“In Extremis” (222) – “Casinhas da Boyes”: ação, reação, maldições
Quando se discute a questão das “casinhas da Boyes”, parece – ao escrevinhador – ser-lhe necessário insistir em algo que lhe é significativo: ele começou suas atividades jornalísticas em 1956. Aos 16 anos. Num Brasil, então, pujante e esperançoso. E, na primeira administração de Luciano Guidotti. Lá se foram, pois, 67 anos nos quais aconteceram transformações inimagináveis.
O escriba, na realidade, quer, apenas, dar-se o direito de lembrar ter vivido e acompanhado a administração de muitos prefeitos. Desde Samuel Neves e Luiz Dias Gonzaga – quando do chamado “coronelismo” – até o atual. Tal vivência há que permitir, pois, ao idoso jornalista, estabelecer pelo menos algumas avaliações. Uma delas: de todos os prefeitos que conheceu, o mais despreparado tem-se revelado o atual. E isso era previsível desde a sua candidatura.
Para nós – de gerações anteriores – é-nos alentador constatar que, por mais se lhe altere o corpo, a alma piracicabana está viva. Pois, essa reação quanto aos destinos das chamadas “casinhas da Boyes” anuncia um renascimento da caipiracicabanidade que parecia desfalecida.
Auspiciosamente, o que parecia escondido começa a ser revelado. E a primeira observação do velho jornalista é simples: a questão é absolutamente de ordem política. E que os indiferentes não se atrevam à tolice de negá-la. Pois, quem se assume como cidadão torna-se, imediatamente, um ser político. O que mais despertou a indignação popular foi, na verdade, a inexplicável iniciativa da Prefeitura em – para o negócio ser feito – “destombar” um patrimônio “tombado”. Isso é, sim, motivo para suspeitas. E, agravada, por muitos saberem quem está na presidência do CODEPAC. Em resumo: o prefeito e alguns de sua frágil equipe vivem sob suspeição da comunidade mais bem informada.
Que possamos, pois, rever muita coisa. Pois “tombar”, mas descuidar é clara e objetiva omissão. Isso já ocorreu com o Engenho Central. E acontece, agora, com as ruínas da Fábrica Boyes. Mas quais desses atores sabem, realmente, o que é a Fábrica Boyes? Insisto em repeti-lo, mesmo cansado de tanto contar.
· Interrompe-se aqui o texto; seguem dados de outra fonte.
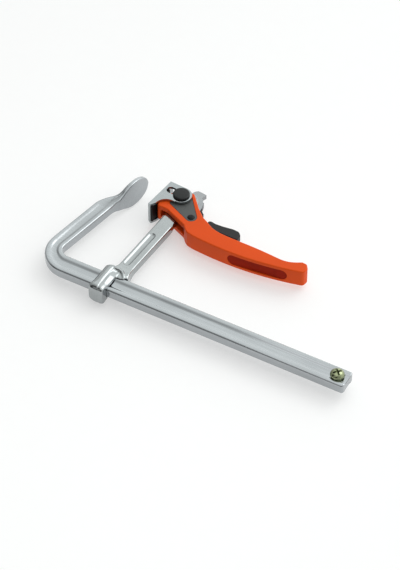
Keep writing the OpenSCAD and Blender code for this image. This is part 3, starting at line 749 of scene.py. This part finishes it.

É a fábrica de tecidos criada por Luiz de Queiroz com o nome de Santa Francisca, em 1876. De lá, ele, em 1882, instalou o que seria o segundo sistema telefônico do Brasil, ligando a fábrica à sua fazenda Santa Genebra.
Após esse nosso notável pioneiro, tornaram-se participantes da empresa personalidades como o nacionalmente reverenciado Brazílio Machado, criador do poema “Piracicaba” (1º de agosto de 1867), no qual surge o epíteto “Noiva da Colina”; Manoel Buarque Macedo, empreendedor biliardário que criou o “Jornal de Piracicaba” (1900); Rodolfo Miranda, homem público de dimensão nacional que alterou o nome para “Arethusina”, em homenagem à esposa Arethusa. E, em seguida, o grupo inglês dos Irmãos Boyes, que adquiriu grande área à beira rio, incluindo o Palacete também desprezado pelo poder público.
E há uma questão ainda especial, por assim dizer mitológica, parte de nossa cultura: aquela região é fantasmagórica! Lá estão o Cemitério dos Indígenas, a índia aprisionada nas águas do Salto, o Homem da Capa Preta, espaços de oferendas e mandingas noturnas. Quem duvidar que duvide. Mas acautelo-me recorrendo à sabedoria espanhola: “io no creo em brujas, pero que las hay, las hay.”
O insensato está em impedir que, por serem “tombados”, imóveis tenham que ficar sem uso, expostos à destruição pelo tempo, pela natureza. Que se exija preservá-los. Mas que os conservem, em uso coerente com sua história. E nada mais.